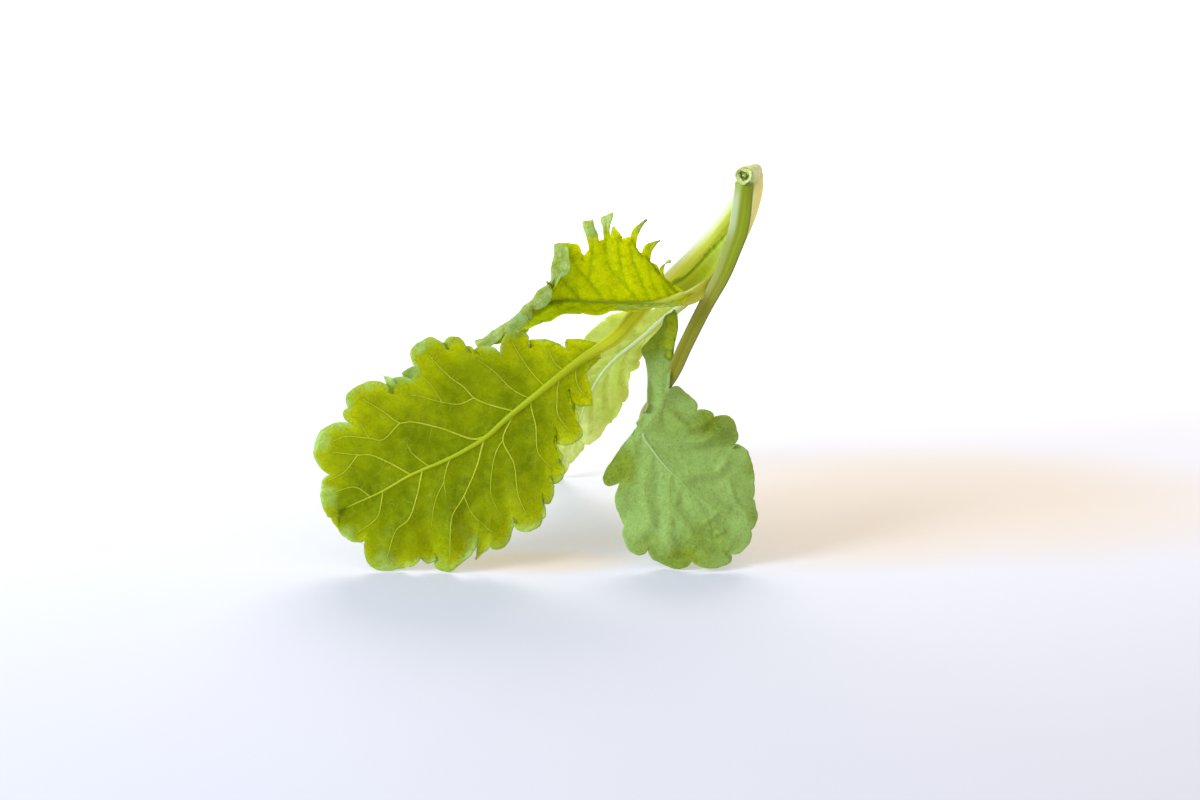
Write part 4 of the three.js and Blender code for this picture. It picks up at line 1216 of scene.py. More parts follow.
def blade_material(leaf):
    material, nodes = new_material(leaf["node"] + "_tissue")
    looks = LOOKS[leaf["node"]]
    place = nodes.attribute("face_place", "Vector")
    under, vein, net, edge = (nodes.attribute(name) for name in ("underside", "vein", "net", "edge"))
    blotch = nodes.noise(place, 9.0)
    mottle = nodes.noise(place, 2.4, 3.0)
    speck = nodes.noise(place, 0.6, 3.0, 0.6)
    grain = nodes.noise(place, 0.3, 2.0)
    # Bluish wax bloom, painted sheen and, below -1, painted light, from the patches and the all-over amount.
    bloom = nodes.attribute("bloom") + looks["bloom"] + (mottle - 0.5) * 0.35 + (blotch - 0.5) * 0.25
    from_base = nodes.add("ShaderNodeSeparateXYZ", {}, {0: place}, "X")
    bloom = bloom + under * from_base.between(20.0, 25.0) * looks["bloom_under"]
    # Painted sheen: pale bluish wax colour along the margin, where the lobes curl towards the light.
    bloom = (bloom + edge.between(0.88, 1.0) * looks["painted_rim_sheen"] * mottle).clipped()
    # The wax colours are also the colours of the painted sheen.
    wax_and_sheen = nodes.blend(nodes.noise(place, 4.5).between(0.4, 0.65), looks["wax_and_sheen"], looks["wax_and_sheen_deep"])
    near_base = 1 - from_base.between(2.0, 26.0)
    # Painted light: the tissue is made lighter towards the margin and the base, and darker where these amounts
    # are below zero.
    painted_lightening = edge.between(0.35, 1.0) * looks["margin_painted_light"] + near_base * looks["base_painted_light"]
    # Painted light where the patches add up to less than -1.
    painted_lit = (-1 - nodes.attribute("bloom")).clipped() * 1.5
    # Painted highlight along the margin, strongest at the very edge; with the painted light above it, it
    # lightens the tissue and its glow.
    rim = edge.between(0.8, 1.0) * looks["rim"] + edge.between(0.95, 1.0) * 0.5
    rim = rim + painted_lightening * (0.55 + blotch * 0.9) + painted_lit
    mesh = 1 - nodes.cell_edge(place, 0.85).between(0.0, 0.16)
    lines = (vein * looks["halo"] + net * looks["net"] + mesh * looks["mesh"]).clipped()
    green = nodes.blend(blotch.between(0.3, 0.7), looks["deep"], looks["green"])
    green = nodes.blend((mottle - 0.4).clipped() * 1.6, green, looks["light"])
    green = nodes.blend(rim.clipped(), green, looks["light"])
    green = nodes.blend(bloom, green, wax_and_sheen)
    green = nodes.blend(vein * looks["vein_shade"], green, looks["deep"])
    reflected = nodes.blend(lines, green, looks["vein"])
    reflected = nodes.blend(speck.between(0.45, 0.8) * looks["speck"], reflected, looks["deep"])
    glow = nodes.blend(blotch.between(0.25, 0.75), looks["glow_deep"], looks["glow"])
    glow = nodes.blend((rim + (mottle - 0.5) * 0.5).clipped(), glow, looks["glow_light"])
    glow = nodes.blend(vein * looks["vein_shade"], glow, looks["glow_deep"])
    glow = nodes.blend(lines, glow, looks["glow_vein"])
    glow = nodes.blend(speck.between(0.4, 0.8) * looks["speck"], glow, looks["glow_deep"])
    glow = nodes.blend(bloom * 0.5, glow, looks["wax_and_sheen"])
    share = (looks["through"] - bloom * looks["bloom_shut"]).clipped()
    height = speck * 0.5 + grain * 0.25 + mottle * 0.4 - mesh * 0.3
    normal = nodes.add("ShaderNodeBump", {}, {"Strength": 0.5, "Distance": 0.1 * MM, "Height": height})
    roughness = 0.5 + (mottle - 0.5) * 0.18 + bloom * 0.12
    thin_tissue(nodes, reflected, glow, share, roughness, normal, looks["gloss"])
    return material


def stalk_material(leaf):
    material, nodes = new_material(leaf["node"] + "_stalk_skin")
    looks = LOOKS[leaf["node"]]
    along = nodes.attribute("along")
    turn = nodes.attribute("turn")
    object_place = nodes.add("ShaderNodeTexCoord", output="Object")
    blotch = nodes.noise(object_place, 3.2 * MM)
    streak_place = nodes.add("ShaderNodeCombineXYZ", {}, {0: turn * 9.0, 1: along * 7.0, 2: 0.0})
    streak = nodes.noise(streak_place, 1.0, 3.0)
    grain = nodes.noise(object_place, 0.25 * MM)
    here = along + (blotch - 0.5) * 0.06
    body = nodes.add("ShaderNodeValToRGB", {"stops": looks["stalk"]}, {"Fac": here}, "Color")
    body = nodes.blend(streak.between(0.45, 0.8) * 0.4, body, looks["stalk_streak"])
    body = nodes.blend(nodes.attribute("wing").clipped() * 0.75, body, looks["wing"])
    body = nodes.blend(nodes.attribute("groove").clipped() * 0.5, body, looks["groove"])
    # Stripes round the stalk; some of them are painted highlights.
    for middle, half, start, end, strength, colour in looks["stalk_bands"]:
        off = (turn - middle) / half
        mask = 1 - (off * off).between(0.0, 1.0)
        mask = mask * along.between(start - 0.08, start + 0.02) * (1 - along.between(end - 0.08, end))
        body = nodes.blend(mask * strength * (0.75 + streak * 0.5), body, colour)
    height = streak * 0.6 + grain * 0.25
    normal = nodes.add("ShaderNodeBump", {}, {"Strength": 0.5, "Distance": 0.12 * MM, "Height": height})
    roughness = 0.42 + (blotch - 0.5) * 0.2
    share = (looks["stalk_through"] + nodes.attribute("wing").clipped() * 0.25).clipped()
    thin_tissue(nodes, body, body, share, roughness, normal, 0.3)
    return material


def vein_material(leaf, kind, strength):
    """A vein's skin, which is part way from the tissue's colour to a vein's."""
    material, nodes = new_material(leaf["node"] + kind + "_skin")
    looks = LOOKS[leaf["node"]]
    mottle = nodes.noise(nodes.add("ShaderNodeTexCoord", output="Object"), 1.6 * MM)
    patch = mottle.between(0.3, 0.75)
    pale_under = leaf["rib_stands_out"] < 0
    dark, bright = (looks["light"], looks["wax_and_sheen"]) if pale_under else (looks["vein"], looks["vein_light"])
    body = nodes.blend(strength, looks["light"], nodes.blend(patch, dark, bright))
    glow = nodes.blend(0.0 if pale_under else strength, looks["glow"], looks["glow_vein"])
    normal = nodes.add("ShaderNodeBump", {}, {"Strength": 0.4, "Distance": 0.06 * MM, "Height": mottle})
    thin_tissue(nodes, body, glow, 0.45, 0.5 + (mottle - 0.5) * 0.1, normal, 0.25)
    return material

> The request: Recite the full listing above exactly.

> Answer in full:
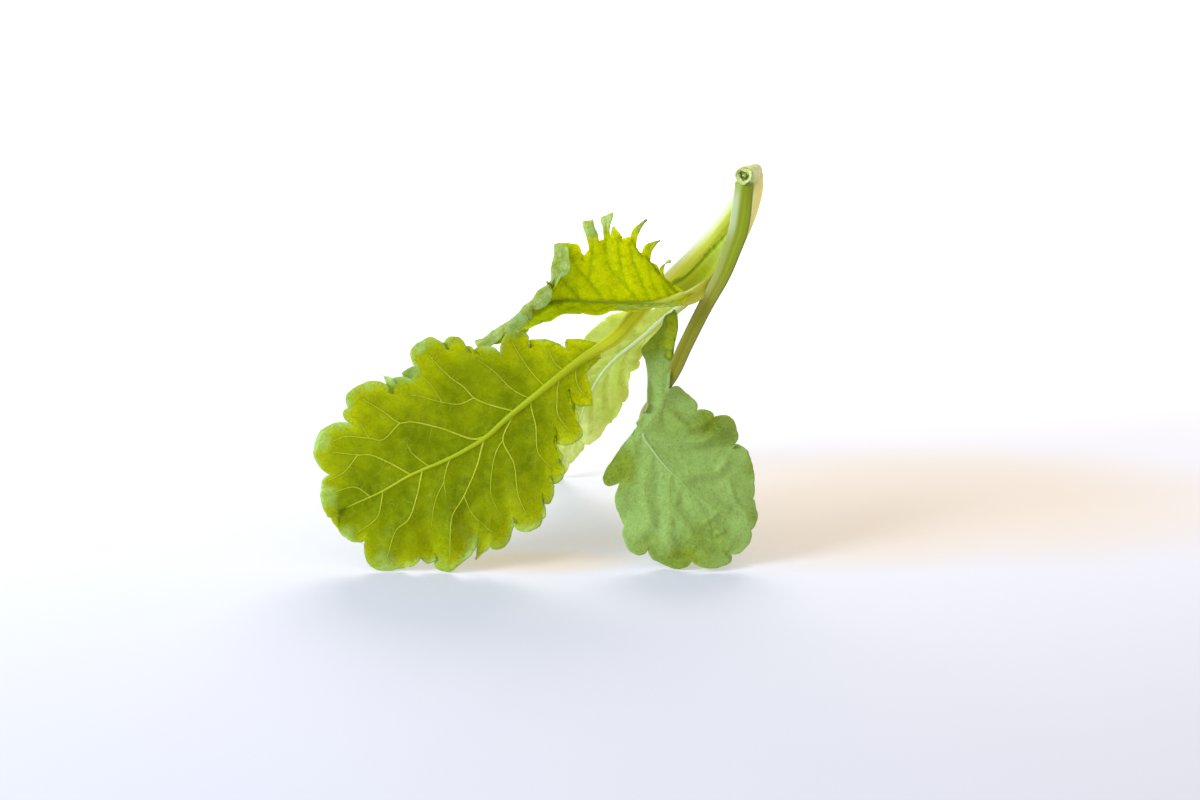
Write part 4 of the three.js and Blender code for this picture. It picks up at line 1216 of scene.py. More parts follow.
def blade_material(leaf):
    material, nodes = new_material(leaf["node"] + "_tissue")
    looks = LOOKS[leaf["node"]]
    place = nodes.attribute("face_place", "Vector")
    under, vein, net, edge = (nodes.attribute(name) for name in ("underside", "vein", "net", "edge"))
    blotch = nodes.noise(place, 9.0)
    mottle = nodes.noise(place, 2.4, 3.0)
    speck = nodes.noise(place, 0.6, 3.0, 0.6)
    grain = nodes.noise(place, 0.3, 2.0)
    # Bluish wax bloom, painted sheen and, below -1, painted light, from the patches and the all-over amount.
    bloom = nodes.attribute("bloom") + looks["bloom"] + (mottle - 0.5) * 0.35 + (blotch - 0.5) * 0.25
    from_base = nodes.add("ShaderNodeSeparateXYZ", {}, {0: place}, "X")
    bloom = bloom + under * from_base.between(20.0, 25.0) * looks["bloom_under"]
    # Painted sheen: pale bluish wax colour along the margin, where the lobes curl towards the light.
    bloom = (bloom + edge.between(0.88, 1.0) * looks["painted_rim_sheen"] * mottle).clipped()
    # The wax colours are also the colours of the painted sheen.
    wax_and_sheen = nodes.blend(nodes.noise(place, 4.5).between(0.4, 0.65), looks["wax_and_sheen"], looks["wax_and_sheen_deep"])
    near_base = 1 - from_base.between(2.0, 26.0)
    # Painted light: the tissue is made lighter towards the margin and the base, and darker where these amounts
    # are below zero.
    painted_lightening = edge.between(0.35, 1.0) * looks["margin_painted_light"] + near_base * looks["base_painted_light"]
    # Painted light where the patches add up to less than -1.
    painted_lit = (-1 - nodes.attribute("bloom")).clipped() * 1.5
    # Painted highlight along the margin, strongest at the very edge; with the painted light above it, it
    # lightens the tissue and its glow.
    rim = edge.between(0.8, 1.0) * looks["rim"] + edge.between(0.95, 1.0) * 0.5
    rim = rim + painted_lightening * (0.55 + blotch * 0.9) + painted_lit
    mesh = 1 - nodes.cell_edge(place, 0.85).between(0.0, 0.16)
    lines = (vein * looks["halo"] + net * looks["net"] + mesh * looks["mesh"]).clipped()
    green = nodes.blend(blotch.between(0.3, 0.7), looks["deep"], looks["green"])
    green = nodes.blend((mottle - 0.4).clipped() * 1.6, green, looks["light"])
    green = nodes.blend(rim.clipped(), green, looks["light"])
    green = nodes.blend(bloom, green, wax_and_sheen)
    green = nodes.blend(vein * looks["vein_shade"], green, looks["deep"])
    reflected = nodes.blend(lines, green, looks["vein"])
    reflected = nodes.blend(speck.between(0.45, 0.8) * looks["speck"], reflected, looks["deep"])
    glow = nodes.blend(blotch.between(0.25, 0.75), looks["glow_deep"], looks["glow"])
    glow = nodes.blend((rim + (mottle - 0.5) * 0.5).clipped(), glow, looks["glow_light"])
    glow = nodes.blend(vein * looks["vein_shade"], glow, looks["glow_deep"])
    glow = nodes.blend(lines, glow, looks["glow_vein"])
    glow = nodes.blend(speck.between(0.4, 0.8) * looks["speck"], glow, looks["glow_deep"])
    glow = nodes.blend(bloom * 0.5, glow, looks["wax_and_sheen"])
    share = (looks["through"] - bloom * looks["bloom_shut"]).clipped()
    height = speck * 0.5 + grain * 0.25 + mottle * 0.4 - mesh * 0.3
    normal = nodes.add("ShaderNodeBump", {}, {"Strength": 0.5, "Distance": 0.1 * MM, "Height": height})
    roughness = 0.5 + (mottle - 0.5) * 0.18 + bloom * 0.12
    thin_tissue(nodes, reflected, glow, share, roughness, normal, looks["gloss"])
    return material


def stalk_material(leaf):
    material, nodes = new_material(leaf["node"] + "_stalk_skin")
    looks = LOOKS[leaf["node"]]
    along = nodes.attribute("along")
    turn = nodes.attribute("turn")
    object_place = nodes.add("ShaderNodeTexCoord", output="Object")
    blotch = nodes.noise(object_place, 3.2 * MM)
    streak_place = nodes.add("ShaderNodeCombineXYZ", {}, {0: turn * 9.0, 1: along * 7.0, 2: 0.0})
    streak = nodes.noise(streak_place, 1.0, 3.0)
    grain = nodes.noise(object_place, 0.25 * MM)
    here = along + (blotch - 0.5) * 0.06
    body = nodes.add("ShaderNodeValToRGB", {"stops": looks["stalk"]}, {"Fac": here}, "Color")
    body = nodes.blend(streak.between(0.45, 0.8) * 0.4, body, looks["stalk_streak"])
    body = nodes.blend(nodes.attribute("wing").clipped() * 0.75, body, looks["wing"])
    body = nodes.blend(nodes.attribute("groove").clipped() * 0.5, body, looks["groove"])
    # Stripes round the stalk; some of them are painted highlights.
    for middle, half, start, end, strength, colour in looks["stalk_bands"]:
        off = (turn - middle) / half
        mask = 1 - (off * off).between(0.0, 1.0)
        mask = mask * along.between(start - 0.08, start + 0.02) * (1 - along.between(end - 0.08, end))
        body = nodes.blend(mask * strength * (0.75 + streak * 0.5), body, colour)
    height = streak * 0.6 + grain * 0.25
    normal = nodes.add("ShaderNodeBump", {}, {"Strength": 0.5, "Distance": 0.12 * MM, "Height": height})
    roughness = 0.42 + (blotch - 0.5) * 0.2
    share = (looks["stalk_through"] + nodes.attribute("wing").clipped() * 0.25).clipped()
    thin_tissue(nodes, body, body, share, roughness, normal, 0.3)
    return material


def vein_material(leaf, kind, strength):
    """A vein's skin, which is part way from the tissue's colour to a vein's."""
    material, nodes = new_material(leaf["node"] + kind + "_skin")
    looks = LOOKS[leaf["node"]]
    mottle = nodes.noise(nodes.add("ShaderNodeTexCoord", output="Object"), 1.6 * MM)
    patch = mottle.between(0.3, 0.75)
    pale_under = leaf["rib_stands_out"] < 0
    dark, bright = (looks["light"], looks["wax_and_sheen"]) if pale_under else (looks["vein"], looks["vein_light"])
    body = nodes.blend(strength, looks["light"], nodes.blend(patch, dark, bright))
    glow = nodes.blend(0.0 if pale_under else strength, looks["glow"], looks["glow_vein"])
    normal = nodes.add("ShaderNodeBump", {}, {"Strength": 0.4, "Distance": 0.06 * MM, "Height": mottle})
    thin_tissue(nodes, body, glow, 0.45, 0.5 + (mottle - 0.5) * 0.1, normal, 0.25)
    return material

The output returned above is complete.